The fossil production function is the mathematical representation of the progressive mechanization of the production process. The technical change is modelled as exogenous exponential growth in the technical coefficients. The empirical testing shows that the choice of technique has been sensitive to real wage only in a few cases: “(...) the preponderance of evidence supports the view that technical change offers capitalist firms new methods of production that dominates the old methods at the existing wage. Under these conditions, a theoretical model that abstracts from technical change or technical choice is unlikely to mislead.” (Michl 2009, p. 266)

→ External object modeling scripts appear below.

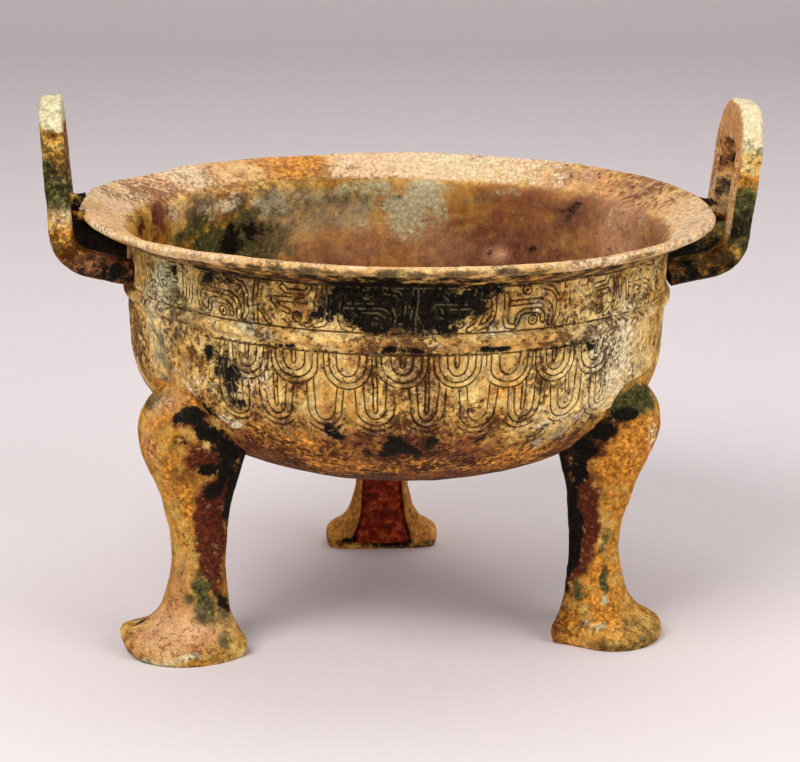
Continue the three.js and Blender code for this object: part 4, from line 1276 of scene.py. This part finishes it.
def make_stage():
    """A plain pale floor that curves up into a backdrop far behind."""
    t = np.linspace(0, 1, 33)
    angle = t * math.pi / 2
    depth = np.concatenate([[-3.0], 2.4 + 0.8 * np.sin(angle), [3.2]])
    rise = np.concatenate([[0.0], 0.8 * (1 - np.cos(angle)), [5.0]])
    x = np.array([-4.5, 4.5])
    grid = np.stack([np.repeat(x, len(depth)), np.tile(depth, 2), np.tile(rise, 2)], 1)
    n = len(depth)
    i = np.arange(n - 1)
    mesh = bpy.data.meshes.new("floor")
    mesh.from_pydata(grid, [], np.stack([i, i + n, i + n + 1, i + 1], 1))
    mesh.shade_smooth()
    material = bpy.data.materials.new("pale_paper")
    material.use_nodes = True
    shader = material.node_tree.nodes["Principled BSDF"]
    shader.inputs["Base Color"].default_value = linear("#e4dada")
    shader.inputs["Roughness"].default_value = 0.9
    mesh.materials.append(material)
    floor = bpy.data.objects.new("floor", mesh)
    bpy.context.scene.collection.objects.link(floor)


def make_lamp(name, place, size, power, target=(0, 0, 0.15)):
    """A round softbox that faces the target. Places and size are in metres."""
    data = bpy.data.lights.new(name, "AREA")
    data.shape = "DISK"
    data.size = size
    data.energy = power
    lamp = bpy.data.objects.new(name, data)
    lamp.location = place
    away = np.array(place) - target
    lamp.rotation_euler = (math.atan2(math.hypot(away[0], away[1]), away[2]), 0,
                           math.atan2(away[1], away[0]) + math.pi / 2)
    bpy.context.scene.collection.objects.link(lamp)


def make_light():
    """Three softboxes and a dim, even surround."""
    make_lamp("softbox_key", (-0.9, -1.3, 1.7), 1.4, 35)
    make_lamp("softbox_fill", (1.5, -1.2, 1.0), 1.6, 18)
    make_lamp("softbox_top", (0.2, 0.7, 1.9), 2.0, 14)
    world = bpy.data.worlds.new("studio")
    world.use_nodes = True
    background = world.node_tree.nodes["Background"]
    background.inputs["Color"].default_value = linear("#f2f1f4")
    background.inputs["Strength"].default_value = 0.42
    bpy.context.scene.world = world
    bpy.context.scene.view_settings.view_transform = "Standard"


make_camera()
bowl_bronze = old_bronze("cast_bronze_earthy_patina", grooved=True)
plain_bronze = old_bronze("cast_bronze_mixed_patina")
clay = baked_clay()
make_bowl(bowl_bronze)
for leg in LEGS:
    make_leg(leg, plain_bronze)
    make_core(leg, clay)
for side in ("left", "right"):
    make_handle(side, plain_bronze)
    for end in ("front", "back"):
        make_strut(side, end, plain_bronze)
make_spacers(plain_bronze)
make_stage()
make_light()
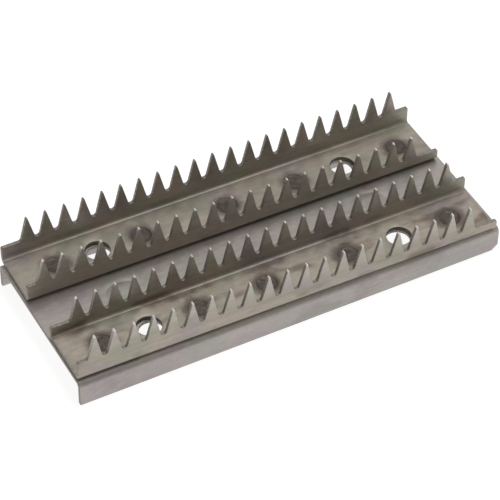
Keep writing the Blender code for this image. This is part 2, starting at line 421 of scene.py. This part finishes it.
# Radius and height of the print's surface over the sheet's face, in mm, from the middle out
PRINT_PROFILE = (
    (0.5, -0.29), (1.1, -0.30), (1.8, -0.31), (2.4, -0.31), (2.8, -0.28), (3.1, -0.20),
    (3.35, -0.10), (3.6, -0.02), (3.8, 0.012), (4.0, 0.0),
)
LIP = (4.05, -0.03)
WELD_SEGMENTS = 56
WELD_CORE_RADIUS = 3.3 * MM
NUGGET_RADIUS = 2.75 * MM
NUGGET_IN_BASE = 0.5 * MM
ROUGH_RADIUS = 3.3
WELDS_PER_CHANNEL = 5


def print_lift(x, y, radius, seed):
    """Roughness of a print's floor at this place, in mm: the electrode's coarse face, then fine spatter."""
    if radius > ROUGH_RADIUS:
        return 0.0
    coarse = noise.noise(Vector((x * 0.7, y * 0.7, seed * 7.1)))
    fine = noise.noise(Vector((x * 2.6, y * 2.6, seed * 3.3)))
    return 0.07 * coarse + 0.035 * fine


def weld(name, center, seed):
    """A dished print in the web, on a nugget that reaches into the base."""
    rings = [(radius, height * MM + WEB_TOP) for radius, height in PRINT_PROFILE + (LIP,)]
    core, nugget = WELD_CORE_RADIUS / MM, NUGGET_RADIUS / MM
    rings += [(core, WEB_TOP + LIP[1] * MM), (core, WEB_BOTTOM), (nugget, WEB_BOTTOM)]
    rings += [(nugget, BASE_TOP - NUGGET_IN_BASE)]
    shape = bmesh.new()
    loops = []
    for number, (radius, z) in enumerate(rings):
        loop = []
        for i in range(WELD_SEGMENTS):
            angle = 2 * math.pi * i / WELD_SEGMENTS
            out = Vector((math.cos(angle), math.sin(angle), seed * 1.7))
            wide = radius * (1 + 0.02 * noise.noise(out)) if number < len(PRINT_PROFILE) else radius
            x, y = wide * out.x, wide * out.y
            lift = print_lift(x, y, radius, seed) if number < len(PRINT_PROFILE) else 0.0
            loop.append(shape.verts.new((center.x + x * MM, center.y + y * MM, z + lift * MM)))
        loops.append(loop)
    for upper, under in zip(loops, loops[1:]):
        for i in range(WELD_SEGMENTS):
            j = (i + 1) % WELD_SEGMENTS
            shape.faces.new((upper[i], upper[j], under[j], under[i]))
    for loop in (loops[0], loops[-1]):
        middle = shape.verts.new(sum((v.co for v in loop), Vector()) / WELD_SEGMENTS)
        for i in range(WELD_SEGMENTS):
            shape.faces.new((loop[(i + 1) % WELD_SEGMENTS], loop[i], middle))
    bmesh.ops.recalc_face_normals(shape, faces=shape.faces)
    mesh = bpy.data.meshes.new(name)
    shape.to_mesh(mesh)
    shape.free()
    mesh.shade_smooth()
    mesh.set_sharp_from_angle(angle=math.radians(60))
    piece = bpy.data.objects.new(name, mesh)
    bpy.context.scene.collection.objects.link(piece)
    return piece


# ---------------------------------------------------------------- steel

class Steel:
    """A Principled material whose nodes measure the piece in millimetres."""

    def __init__(self, name, metallic):
        self.material = bpy.data.materials.new(name)
        self.material.use_nodes = True
        self.tree = self.material.node_tree
        self.shader = self.tree.nodes["Principled BSDF"]
        self.shader.inputs["Metallic"].default_value = metallic
        place = self.node("ShaderNodeTexCoord").outputs["Object"]
        self.place = self.stretch(place, (1 / MM, 1 / MM, 1 / MM))

    def node(self, kind, values=(), **settings):
        made = self.tree.nodes.new(kind)
        for key, value in settings.items():
            setattr(made, key, value)
        for key, value in dict(values).items():
            if isinstance(value, bpy.types.NodeSocket):
                self.tree.links.new(value, made.inputs[key])
            else:
                made.inputs[key].default_value = value
        return made

    def stretch(self, place, scale):
        return self.node("ShaderNodeVectorMath", {0: place, 1: scale}, operation="MULTIPLY").outputs[0]

    def math(self, operation, a, b=0.0, c=0.0):
        return self.node("ShaderNodeMath", {0: a, 1: b, 2: c}, operation=operation).outputs[0]

    def noise(self, scale, detail=3.0, offset=(0, 0, 0)):
        """Noise from 0 to 1, with scale features per mm along each axis."""
        place = self.node("ShaderNodeVectorMath", {0: self.place, 1: offset}, operation="ADD").outputs[0]
        values = {"Vector": self.stretch(place, scale), "Scale": 1.0, "Detail": detail}
        return self.node("ShaderNodeTexNoise", values).outputs["Fac"]

    def span(self, value, low, high, to_low=0.0, to_high=1.0):
        """value taken from low..high to to_low..to_high, smoothly, and held there."""
        values = {"Value": value, 1: low, 2: high, 3: to_low, 4: to_high}
        return self.node("ShaderNodeMapRange", values, interpolation_type="SMOOTHSTEP").outputs["Result"]

    def mix(self, amount, a, b, blend="MIX"):
        made = self.node("ShaderNodeMix", data_type="RGBA", blend_type=blend)
        for key, value in ((0, amount), (6, a), (7, b)):
            if isinstance(value, bpy.types.NodeSocket):
                self.tree.links.new(value, made.inputs[key])
            else:
                made.inputs[key].default_value = value if key == 0 else (*value, 1)
        return made.outputs[2]

    def gray(self, value):
        return self.node("ShaderNodeCombineColor", {0: value, 1: value, 2: value}).outputs[0]

    def attribute(self, name):
        return self.node("ShaderNodeAttribute", attribute_name=name).outputs["Fac"]

    def weld_distance(self, centers):
        """Distance in mm from the nearest weld's axis."""
        flat = self.stretch(self.place, (1, 1, 0))
        nearest = None
        for center in centers:
            there = (center.x / MM, center.y / MM, 0)
            away = self.node("ShaderNodeVectorMath", {0: flat, 1: there}, operation="DISTANCE")
            away = away.outputs["Value"]
            nearest = self.math("MINIMUM", nearest, away) if nearest else away
        return nearest

    def finish(self, color, roughness, bumps):
        """bumps are (height from 0 to 1, its depth in mm)."""
        normal = None
        for height, depth in bumps:
            values = {"Height": height, "Distance": depth * MM, "Strength": 1.0}
            if normal:
                values["Normal"] = normal
            normal = self.node("ShaderNodeBump", values).outputs["Normal"]
        self.tree.links.new(color, self.shader.inputs["Base Color"])
        self.tree.links.new(roughness, self.shader.inputs["Roughness"])
        self.tree.links.new(normal, self.shader.inputs["Normal"])
        return self.material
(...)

“The neoclassical production function provides the theoretical foundation for thinking of prefunding as a way to transfer real resources to the future (or of public debt as a way to transfer them from the future to the present). The classical tradition insists that this abstraction is misleading, and that it is more helpful to think of capital as an ensemble of social, property, and technological relationships rather than as a resource that can be transferred through time. In this book we have assumed, as is fairly standard in classical growth theory, that technical conditions evolve independently from distribution. That decision brings into sharp relief the effects of parameter changes on the structure of accumulation, sometimes, as in our consideration of an optimal pension in a pure life-cycle setting, with substantive implications.

“(...) Our purpose in elaborating the fossil production function is simply to demonstrate that an alternative parable can be constructed and empirically implemented, and that it arguably captures what Joan Robinson (1953) called the “common sense” of the production function.”

(Michl 2009, p. 273-274)



Michl, T. R., Capitalists, Workers, and Fiscal Policy, Harvard University Press, 2009.